Таким образом, заведомо неверная информация и доблесть русских войск, заставивших немцев поверить в заведомо нереальные данные, помогла французам выиграть Битву на Марне, а с нею и всю войну. Надо полагать, что, имей Гинденбург и Людендорф действительные данные о силах русских, ни о какой переброске из Франции не могло бы быть и речи. Сведения о войсках русского Северо-Западного фронта были столь ложны, что Мольтке намеревался перебросить в Восточную Пруссию сразу 5–6 армейских корпусов. И лишь тот факт, что корпуса левого крыла уже были введены в сражение в Эльзасе, да заверения генерала Людендорфа побудили Верховное германское командование ограничиться двумя корпусами и кавалерийской дивизией.

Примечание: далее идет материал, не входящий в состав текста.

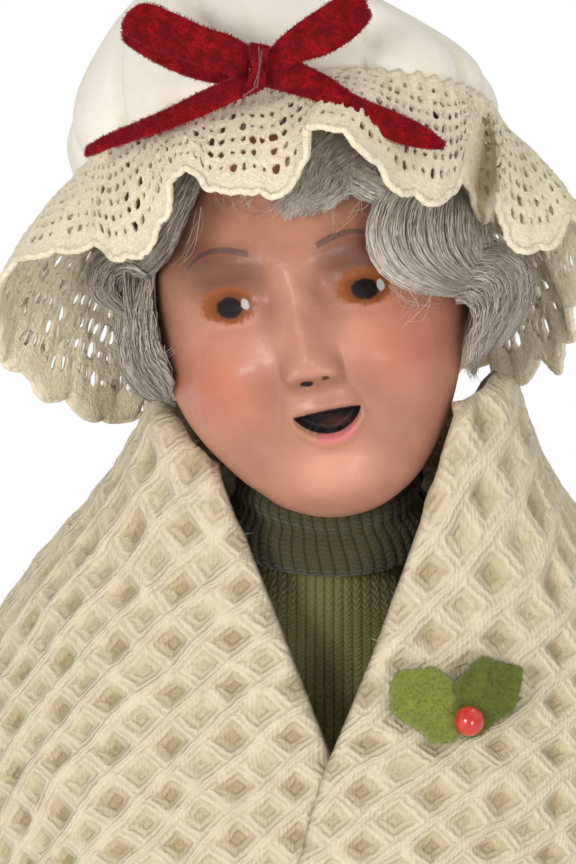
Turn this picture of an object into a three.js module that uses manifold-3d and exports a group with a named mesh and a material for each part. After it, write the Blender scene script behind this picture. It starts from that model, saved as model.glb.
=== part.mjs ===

Э. Людендорф считался одним из наиболее способных генералов германского Большого Генерального штаба, его слава, полученная под Льежем (Людендорф сумел взять сильные форты бельгийского Льежа решительным штурмом, прорвавшись сквозь цепь еще дравшихся фортов внутрь крепости, после чего гарнизон Льежа и капитулировал), давали все основания для такого заявления. Однако Х. Мольтке-Младший и кайзер Вильгельм II решили перестраховаться. Имевшиеся на руках у Мольтке данные о расстройстве французов, отступавших к Парижу, позволяли сделать вывод, что изъятие двух корпусов из 2-й армии генерала Бюлова и 3-й армии генерала Гаузена произойдет без особого ущерба для основной операции у Парижа.
Соответственно, Мольтке и начальник оперативного отдела подполковник фон Таппен посчитали, что немцы получили на Западном фронте решающий результат, который французам уже не удастся парировать. Однако немцы ошибались. И ошибались самым роковым образом. Если в начале войны французская стратегическая мысль отличалась, по выражению советских военных специалистов, «своей безграмотностью, извращенностью и отсталостью»[144]
, то затем главнокомандующий Ж. Жоффр сумел своей энергией восполнить предвоенный недостаток мысли и сосредоточить под Парижем превосходные силы для предстоящего контрнаступления. А германцы как раз ослабили именно этот участок на два корпуса.Выходит, что Людендорф – верный и последовательный ученик графа Шлиффена – больше своего главнокомандования опасался за судьбу решающего сражения. Но наплыв беженцев из Восточной Пруссии внутрь Германии и давление определенных политических, финансовых и придворных кругов вынудили Мольтке-Младшего послать на Восток подкрепления. По иронии судьбы эти войска были взяты с главного направления, на котором решалась судьба всей войны: ведь выигрыш Битвы на Марне отдавал немцам Париж и Францию. Французы пытались хорохориться, заверяя своих союзников в несокрушимости французского сопротивления. Но, как представляется, заявления французского правительства продолжать войну, даже и после падения Парижа, беспочвенны: это обстоятельство сломало бы духовный стержень нации к продолжению борьбы.